My home state of Georgia may soon join those states that have enacted “Prescription Drug Monitoring Programs,” thereby making individual citizen’s prescription records subject to easier state and federal government snooping. Already nearly three dozen states have such programs in place, a primary reason for which is to receive federal grants.
In Georgia, the legislation is being pushed by Republicans, and the bill (HB 614) passed the state House by a wide margin earlier this month and awaits action in the Senate.
The prescription-drug monitoring program this legislation creates would result in a massive database of prescriptions for patients throughout Georgia, to be gathered and accessed without any basis to suspect the patient or the prescribing doctor of any wrongdoing. The prescription and over-the-counter drugs that would be required to be monitored and reported include all those contained on federal and state controlled substances schedules; including, for example, pain medications, sleeping aids, Ritalin, cold medications containing pseudoephedrine, and many others.
The database thus created would be maintained and administered by the Georgia Drugs and Narcotics Agency, whose head is appointed not elected. The information comprising the database would include patients’ names and addresses, dates of birth, and the name, strength and quantity of each covered prescription, and more.
The purpose of the legislation, although couched deceptively as necessary to “improve health care quality and effectiveness,” is obviously to make it easier for law enforcement and regulatory agencies to discover alleged “pill pushers” and prescription abusers without having to go through the normal — and constitutionally appropriate — process of obtaining subpoenas and warrants (in other words, without having to first develop at least some evidence that a person may be violating the law before invading their medical privacy).
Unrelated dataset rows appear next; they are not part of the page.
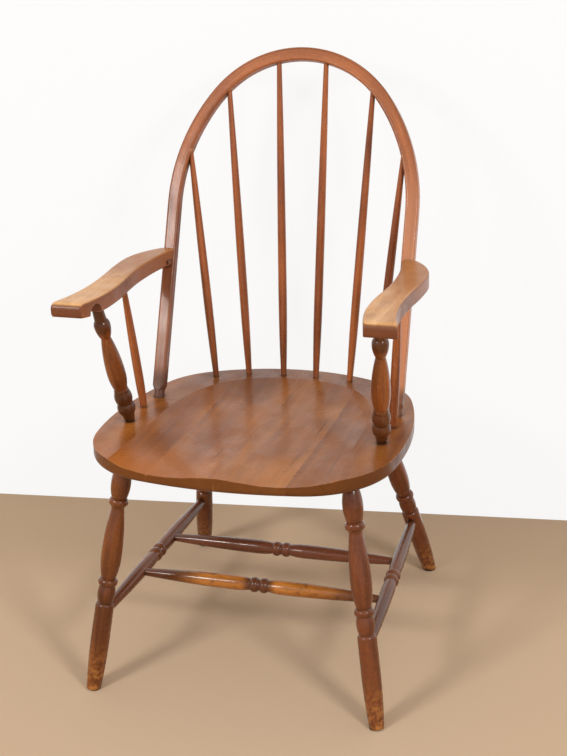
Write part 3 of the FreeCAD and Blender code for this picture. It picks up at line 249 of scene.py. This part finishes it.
def stained_grain():
    """Stained close-grained wood. Its grain runs along z of the vector."""
    tree, given, result = new_group(
        "Stained grain",
        [
            ("Vector", "vector", None),
            ("Pale", "colour", paint(200, 140, 90)),
            ("Deep", "colour", paint(110, 60, 35)),
            ("Figure", "number", 1.0),
            ("Flecks", "number", 0.5),
        ],
        [("Color", "colour"), ("Height", "number")],
    )
    along = stretch(tree, given["Vector"], (1, 1, 0.05))
    bands = cloud(tree, along, 55, 4, 0.55, 0.8)
    streaks = cloud(tree, stretch(tree, given["Vector"], (1, 1, 0.02)), 420, 3, 0.6)
    uptake = cloud(tree, stretch(tree, given["Vector"], (1, 1, 0.35)), 14, 3, 0.5)
    depth = calc(tree, "SUBTRACT", bands, 0.5)
    depth = calc(tree, "MULTIPLY", depth, calc(tree, "MULTIPLY", given["Figure"], 1.9))
    patch = calc(tree, "MULTIPLY", calc(tree, "SUBTRACT", uptake, 0.5), 1.5)
    depth = calc(tree, "ADD", calc(tree, "ADD", depth, patch), 0.5, clamp=True)
    colour = mix(tree, depth, given["Pale"], given["Deep"])
    line = between(tree, streaks, 0.50, 0.72)
    line = calc(tree, "MULTIPLY", line, calc(tree, "MULTIPLY", given["Figure"], 0.45))
    colour = mix(tree, line, colour, mix(tree, 0.75, given["Pale"], given["Deep"], "MULTIPLY"))
    pores = cloud(tree, stretch(tree, given["Vector"], (1, 1, 0.09)), 1300, 1, 0.5)
    pore = between(tree, pores, 0.60, 0.70)
    pore = calc(tree, "MULTIPLY", pore, given["Flecks"])
    colour = mix(tree, pore, colour, mix(tree, 0.9, given["Deep"], given["Deep"], "MULTIPLY"))
    tree.links.new(colour, result["Color"])
    ridge = calc(tree, "SUBTRACT", calc(tree, "MULTIPLY", streaks, 0.5), pore)
    tree.links.new(ridge, result["Height"])
    return tree


def years_of_use():
    """Darkening in the quirks and where parts meet, partly dirt and partly painted shade,
    stain rubbed off the edges, dull and bright patches.
    """
    tree, given, result = new_group(
        "Years of use",
        [
            ("Vector", "vector", None),
            ("Color", "colour", paint(150, 90, 55)),
            ("Worn", "colour", paint(205, 150, 105)),
            ("Dirt and shade", "colour", paint(38, 22, 15)),
            ("Wear", "number", 0.5),
            ("Grime and shade", "number", 0.6),
            ("Height", "number", 0.0),
        ],
        [("Color", "colour"), ("Dullness", "number"), ("Height", "number")],
    )
    broken = cloud(tree, given["Vector"], 45, 4, 0.6)
    # Dirt and painted shade: occlusion darkens quirks, hollows and joins between parts towards
    # the dark colour.
    hidden = node(tree, "AmbientOcclusion", {"Distance": 0.009}, samples=8)
    dirt_and_shade = between(tree, hidden.outputs["AO"], 0.94, 0.50)
    dirt_and_shade = calc(tree, "MULTIPLY", dirt_and_shade, between(tree, broken, 0.25, 0.6, 0.55, 1.0))
    edge = node(tree, "AmbientOcclusion", {"Distance": 0.004}, samples=8, inside=True)
    arris = between(tree, edge.outputs["AO"], 0.80, 0.25)
    arris = calc(tree, "MULTIPLY", arris, between(tree, broken, 0.38, 0.62))
    arris = calc(tree, "MULTIPLY", arris, given["Wear"], clamp=True)
    colour = mix(tree, arris, given["Color"], given["Worn"])
    dirt_and_shade = calc(tree, "MULTIPLY", dirt_and_shade, given["Grime and shade"], clamp=True)
    colour = mix(tree, dirt_and_shade, colour, given["Dirt and shade"])
    knocks = cloud(tree, given["Vector"], 210, 2, 0.5, 0.4)
    knock = between(tree, knocks, 0.74, 0.79)
    colour = mix(tree, calc(tree, "MULTIPLY", knock, 0.65), colour, given["Dirt and shade"])
    tree.links.new(colour, result["Color"])
    hands = cloud(tree, given["Vector"], 22, 3, 0.6)
    dull = calc(tree, "ADD", between(tree, hands, 0.3, 0.75), dirt_and_shade, clamp=True)
    tree.links.new(dull, result["Dullness"])
    low = calc(tree, "SUBTRACT", given["Height"], calc(tree, "MULTIPLY", knock, 2.0))
    tree.links.new(low, result["Height"])
    return tree


GRAIN = stained_grain()
AGE = years_of_use()


def group(tree, inside, feeds):
    made = tree.nodes.new("ShaderNodeGroup")
    made.node_tree = inside
    for where, what in feeds.items():
        if isinstance(what, bpy.types.NodeSocket):
            tree.links.new(what, made.inputs[where])
        else:
            made.inputs[where].default_value = what
    return made.outputs


def piece_vector(tree, placing):
    """Coordinates laid along the piece, z with its grain."""
    place = node(tree, "TexCoord")
    inverse = placing.inverted()
    laid = node(
        tree,
        "Mapping",
        {
            "Vector": place.outputs["Object"],
            "Location": inverse.translation,
            "Rotation": Vector(inverse.to_euler()),
        },
    )
    return laid.outputs[0]


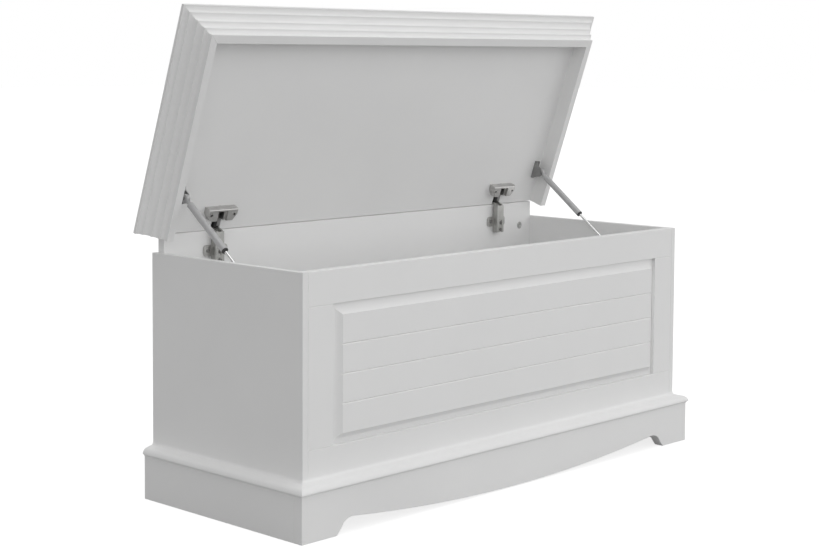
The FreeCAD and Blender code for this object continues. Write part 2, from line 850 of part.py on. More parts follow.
def lid_top_panel():
    """Board between the mouldings, bored for the cups and notched at the rear for the hinge links."""
    board = block(-rim_inner_half, rim_inner_half, rim_front_inner_y, lid_back_y, underside_z, lid_top_z)
    board = rounded(board, arris_round, lambda edge: edge_at(edge, 1, lid_back_y) and lies_along(edge, 0))
    centre_y = axis_y - cup_centre_from_axis
    notch_half = hinge_pin_length / 2 + 2 * notch_side_gap + bore_gap
    for side in (-1, 1):
        x = side * hinge_x
        cup_bore = rod(cup_radius + bore_gap, V(x, centre_y, underside_z - overrun),
                       V(x, centre_y, underside_z + cup_depth))
        notch = block(x - notch_half, x + notch_half, centre_y, lid_back_y + overrun,
                      underside_z - overrun, axis_z + nose_radius + notch_top_gap)
        board = board.cut(cup_bore).cut(notch)
    cutters = [screw_bore(place, V(0, 0, 1)) for place in both_sides(bracket_screw_places)]
    cutters += both_sides(cup_screw_bores)
    return bored(board, cutters)


def lid_mouldings():
    """Crown and rim in one section: the rim is the plain strip inside the crown."""
    profile = scaled(crown_shares, crown_out, lid_height)
    profile = [(a + rim_width, b, bulge) for a, b, bulge in profile[:-1]]
    profile = [(0, 0, 0)] + profile + [(0, lid_height, 0)]
    reach = rim_width + crown_out
    return mitred_lengths(profile, rim_inner_half, rim_front_inner_y, rim_bottom_z, reach,
                          lid_height, lid_back_y)


# Gas struts

def ear_inner_x():
    return strut_x - eye_thickness / 2 - eye_face_gap - ear_thickness


def strut_head():
    """Upper pivot of the open lid."""
    return opened_point(axis_y - strut_head_from_axis, underside_z - strut_head_drop)


def strut_foot():
    """Lower pivot on the side panel."""
    return axis_y - strut_foot_from_axis, body_height - strut_foot_below_top


def strut_line():
    """Upper pivot, unit direction to the lower pivot, and the distance between them."""
    head = V(strut_x, *strut_head())
    foot = V(strut_x, *strut_foot())
    along = foot - head
    length = along.Length
    return head, along.normalize(), length


def strut_upper_bracket():
    """Angle on the lid: an ear beside the strut and a foot screwed to the board, drawn closed."""
    inner = ear_inner_x()
    head_y = axis_y - strut_head_from_axis
    front_y = head_y - ear_front_from_head
    points = plain([(front_y + across * ear_length, underside_z - down * ear_height)
                    for across, down in ear_shares])
    ear = plate_along_x(points, inner, inner + ear_thickness)
    ear = rounded(ear, ear_round, lambda edge: lies_along(edge, 0) and not edge_at(edge, 2, underside_z))
    trim = foot_flange_side_trim
    foot = block(inner, inner + foot_flange_width, front_y + trim, front_y + ear_length - trim,
                 underside_z - ear_thickness, underside_z)
    foot = rounded(foot, ear_round,
                   lambda edge: lies_along(edge, 2) and edge_at(edge, 0, inner + foot_flange_width))
    bracket = ear.fuse(foot).removeSplitter()
    head_z = underside_z - strut_head_drop
    pin_bore = rod(strut_pin_radius + press_gap, V(inner - overrun, head_y, head_z),
                   V(inner + ear_thickness + overrun, head_y, head_z))
    cutters = [screw_bore(place, V(0, 0, 1)) for place in bracket_screw_places(1)]
    return bored(bracket, [pin_bore] + cutters)


def strut_upper_pin():
    """Headed pin of the ear, which the strut's eye turns on, drawn closed."""
    y = axis_y - strut_head_from_axis
    z = underside_z - strut_head_drop
    inner = ear_inner_x()
    eye_outer = strut_x + eye_thickness / 2
    head = rod(pin_head_radius, V(inner - pin_head_thickness, y, z), V(inner, y, z))
    shank = rod(strut_pin_radius, V(inner, y, z), V(eye_outer + pin_head_thickness, y, z))
    return head.fuse(shank)


def strut_eye(centre, along, neck_length, hole_radius):
    """Flat eye with a round neck that runs along the strut."""
    half = V(eye_thickness / 2, 0, 0)
    disc = rod(eye_radius, centre - half, centre + half)
    neck = rod(eye_neck_radius, centre, centre + along * neck_length)
    flat = block(centre.x - eye_thickness / 2, centre.x + eye_thickness / 2, centre.y - neck_length,
                 centre.y + neck_length, centre.z - neck_length, centre.z + neck_length)
    shaped = disc.fuse(neck.common(flat)).fuse(rod(eye_neck_radius, centre + along * neck_length / 2,
                                                   centre + along * neck_length))
    return shaped.cut(rod(hole_radius, centre - half * 2, centre + half * 2))


def strut_tube():
    head, along, _ = strut_line()
    start = head + along * tube_start
    end = start + along * tube_length
    tube = rod(tube_radius, start, end)
    tube = rounded(tube, edge_round, lambda edge: (edge.CenterOfMass - start).Length < tube_wall)
    return tube.cut(rod(tube_radius - tube_wall, start + along * tube_end_wall, end + along * overrun))


def strut_seal():
    """Rod guide: a plug in the tube's mouth and the dark ring that closes it."""
    head, along, _ = strut_line()
    mouth = head + along * (tube_start + tube_length)
    ring = rod(tube_radius, mouth, mouth + along * seal_length)
    plug = rod(tube_radius - tube_wall - tube_play, mouth - along * seal_plug_length, mouth)
    bore = rod(rod_radius + running_gap, mouth - along * (seal_plug_length + overrun),
               mouth + along * (seal_length + overrun))
    return ring.fuse(plug).cut(bore)


def piston_end():
    """Distance from the upper pivot to the piston's rod side when the strut is extended."""
    return tube_start + tube_length - seal_plug_length - piston_to_seal


def strut_piston():
    head, along, _ = strut_line()
    end = head + along * piston_end()
    return rod(tube_radius - tube_wall - piston_gap, end - along * piston_length, end)


def strut_rod():
    head, along, length = strut_line()
    return rod(rod_radius, head + along * piston_end(), head + along * (length - foot_neck_length))


def strut_lower_eye():
    head, along, length = strut_line()
    centre = head + along * length
    return strut_eye(centre, along * -1, foot_neck_length, strut_pin_radius + press_gap)


def strut_upper_eye():
    head, along, _ = strut_line()
    return strut_eye(head, along, tube_start, strut_pin_radius + running_gap)


def strut_lower_pin():
    """Pin of the lower eye; it ends just short of the side panel's bracket."""
    y, z = strut_foot()
    eye_inner = strut_x - eye_thickness / 2
    tip = half_inner - lower_plate_thickness - pin_end_gap
    head = rod(pin_head_radius, V(eye_inner - pin_head_thickness, y, z), V(eye_inner, y, z))
    return head.fuse(rod(strut_pin_radius, V(eye_inner, y, z), V(tip, y, z)))


def strut_lower_bracket():
    y, z = strut_foot()
    plate = block(half_inner - lower_plate_thickness, half_inner,
                  y - lower_plate_width / 2, y + lower_plate_width / 2,
                  z - lower_plate_height / 2, z + lower_plate_height / 2)
    plate = rounded(plate, lower_plate_corner, lambda edge: lies_along(edge, 0))
    return bored(plate, [screw_bore(place, V(1, 0, 0)) for place in lower_screw_places(1)])


def save_pair(name, right):
    """Save a piece for the right side and its mirror image for the left."""
    save("right_" + name, right)
    save("left_" + name, mirrored(right))


# Body pieces
save_pair("side_panel", side_panel())
save("back_panel", back_panel())
save("front_top_rail", front_top_rail())
save("front_bottom_rail", front_bottom_rail())
save_pair("front_stile", front_stile())
save("front_raised_panel", front_raised_panel())
save("bottom_panel", bottom_panel())
save("bottom_cleats", bottom_cleats())
base_front, base_right = base_mouldings()
save("front_base_moulding", base_front)
save_pair("base_moulding", base_right)
save("plinth_front_apron", plinth_front_apron())
save_pair("plinth_board", plinth_side_board())
save("plinth_rear_board", plinth_rear_board())
save("plinth_corner_blocks", plinth_corner_blocks())
save("back_cam_locks", cam_locks())
save("back_cam_bolts", cam_bolts())
save("frame_dowels", dowels())
save_pair("hinge_mounting_plate", hinge_mounting_plate())
save_pair("hinge_arm", hinge_arm())
save_pair("hinge_pin", hinge_pin())
save("hinge_plate_screws", screws(both_sides(plate_screw_places), V(0, 1, 0)))
save("hinge_arm_screws", screws(both_sides(arm_screw_places), V(0, 1, 0)))
save_pair("strut_lower_bracket", strut_lower_bracket())
lower_screws = screws(lower_screw_places(1), V(1, 0, 0))
save("strut_lower_screws", Part.makeCompound([lower_screws, mirrored(lower_screws)]))

# Lid pieces
lid_front, lid_right = lid_mouldings()
save("lid_top_panel", opened(lid_top_panel()))
save("lid_front_moulding", opened(lid_front))
save_pair("lid_moulding", opened(lid_right))
save_pair("hinge_cup", opened(hinge_cup()))
save_pair("hinge_link", opened(hinge_link()))
save("hinge_cup_rivets", hinge_cup_rivets())
save("hinge_cup_screws", opened(cup_screws()))
save_pair("strut_upper_bracket", opened(strut_upper_bracket()))
save("strut_upper_screws", opened(screws(both_sides(bracket_screw_places), V(0, 0, 1))))
upper_pin = opened(strut_upper_pin())
save("strut_upper_pins", Part.makeCompound([upper_pin, mirrored(upper_pin)]))

# Strut pieces
save_pair("strut_tube", strut_tube())
save_pair("strut_upper_eye", strut_upper_eye())
save_pair("strut_seal", strut_seal())
save_pair("strut_piston", strut_piston())
save_pair("strut_rod", strut_rod())
save_pair("strut_lower_eye", strut_lower_eye())
save_pair("strut_lower_pin", strut_lower_pin())
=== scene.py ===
import json
import math

import bpy
from mathutils import Matrix, Vector


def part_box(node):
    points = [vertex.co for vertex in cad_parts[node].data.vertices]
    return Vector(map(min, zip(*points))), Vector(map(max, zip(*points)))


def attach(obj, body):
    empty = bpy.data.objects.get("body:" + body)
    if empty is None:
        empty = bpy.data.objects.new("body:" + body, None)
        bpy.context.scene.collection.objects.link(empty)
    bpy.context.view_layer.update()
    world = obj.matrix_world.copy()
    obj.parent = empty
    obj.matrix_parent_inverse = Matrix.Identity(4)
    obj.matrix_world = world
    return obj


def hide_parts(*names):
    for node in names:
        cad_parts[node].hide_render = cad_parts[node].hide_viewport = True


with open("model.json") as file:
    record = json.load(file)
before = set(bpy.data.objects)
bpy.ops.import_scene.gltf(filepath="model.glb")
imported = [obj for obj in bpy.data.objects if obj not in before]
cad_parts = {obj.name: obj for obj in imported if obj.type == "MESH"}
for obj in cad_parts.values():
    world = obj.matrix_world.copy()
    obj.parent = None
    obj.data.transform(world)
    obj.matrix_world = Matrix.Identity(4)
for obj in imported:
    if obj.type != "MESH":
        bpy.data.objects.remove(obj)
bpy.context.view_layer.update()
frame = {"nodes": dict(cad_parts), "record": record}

# Sizes in metres, in the chest's own frame: +Z up, front towards -Y
MM = 0.001
WELD = 0.01 * MM
FLAT_ANGLE = math.radians(0.6)
EDGE_ANGLE = math.radians(32.0)
SMOOTH_ANGLE = math.radians(38.0)
JOINT_ANGLE = math.radians(60.0)

# Cosines: above the first, an edge runs along an axis, and below the second, a face looks sideways
PARALLEL = 0.98
SIDEWAYS = 0.5

# Width of the fine V lines at the joints of the front frame
JOINT_BREAK = 1.1 * MM

# A face whose area differs by less than this share from a head's is the flat top of a head
HEAD_AREA_SPREAD = 0.12

# Segments of each kind of rounding
JOINT_SEGMENTS = 2
BOARD_SEGMENTS = 3
FITTING_SEGMENTS = 2
CROWN_SEGMENTS = 4
SLOT_SEGMENTS = 5

# The upper eyes' rim, as distances from the pivot, and how much fuller it gets
EYE_RIM_LOW, EYE_RIM_HIGH = 5.2 * MM, 6.4 * MM
EYE_WIDENING = 1.3

# The part of a noise's range that carries nearly all of its changes
NOISE_LOW, NOISE_HIGH = 0.3, 0.7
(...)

The fact that enactment of such a database would open federal grant coffers is, of course, an added incentive for Georgia and other states to undermine citizens’ privacy.
This program, which is being heavily supported by the federal Drug Enforcement Administration, presents a very real danger to the privacy of a person’s most intimate information. Moreover, insofar as state and federal regulators already are able to secure access to such information if they have a legitimate need to do so, it is clear this privacy-invasive legislation is not necessary. However, in this age when fear drives the citizenry to surrender private information to the government of the types and quantities undreamed of just a few years ago, such concerns with privacy and constitutionality often fold in the face of fear-driven efforts by government officials at all levels.